The gravity of the message is compounded by the ambitious “No Champagne,” a song about “having a reckoning with your past, fighting a religious culture war with political weirdos and grifters, and the absurdity of just being,” says Shepard.“No Champagne” is, in a way, the thesis statement of A Comedy of Errors. It doesn’t take itself too seriously, cloaking heavy messages — ”Now we stare in a mirror / And we laugh and laugh / Because there’s no turning back” — in an upbeat three-and-a-half minutes of tight power pop. But it also does something that has thus far eluded a lot of the political art that’s been made in the last few years: it recognizes that the problems being grappled with on the album come from inside the house, and cultivates a sense of responsibility to confront it artistically.
“Don’t Hide that Light Pts. 1 and 2,” by contrast, is a study in optimism at a time when optimism can be hard to come by. Over blown-out drums, sparkling keys, and walls of guitar fuzz reminiscent of the lush but lo-fi recordings of the Elephant 6 crew, Shepard curses the “cosmic humor” of the world and recognizes threat in the absurdity of life itself.

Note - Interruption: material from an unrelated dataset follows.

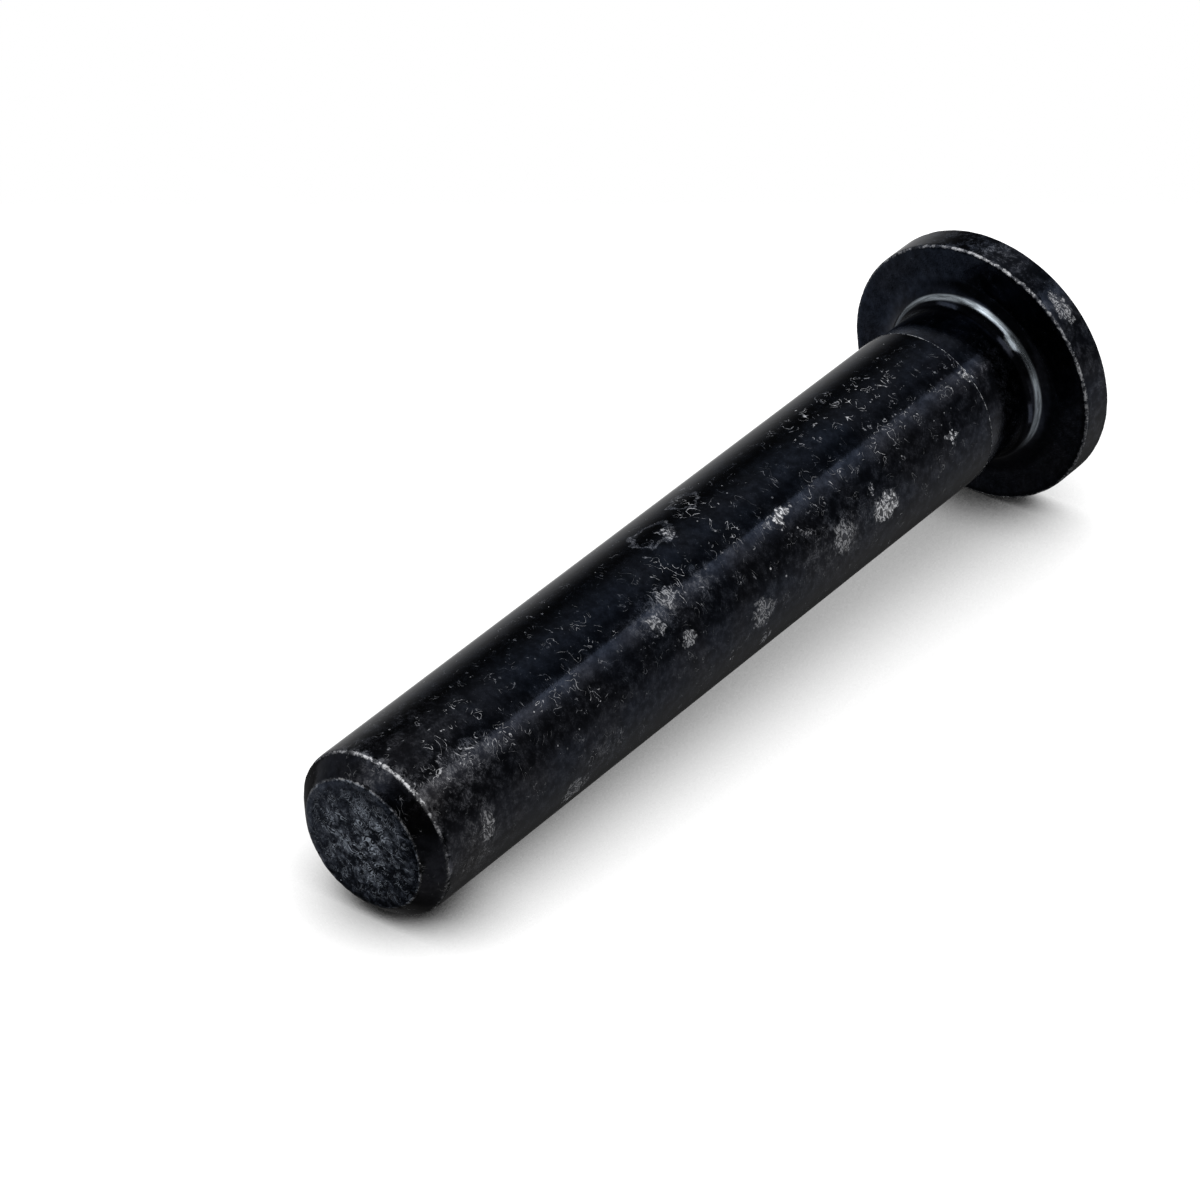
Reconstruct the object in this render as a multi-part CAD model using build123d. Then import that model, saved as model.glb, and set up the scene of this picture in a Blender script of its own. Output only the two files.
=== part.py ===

“I don’t think I ever truly normalized it,” Shepard says of the current state of the US. “But I’m not surprised by it.” As a whole, A Comedy of Errors is an accurate piece of political art because it doesn’t write off responsibility. It doesn’t resort to bludgeoning with anger. Instead, Shepard has surveyed the landscape and rediscovered an America he’s intimately familiar with –– all he can do is write sad songs and long for better days that maybe never existed anyway.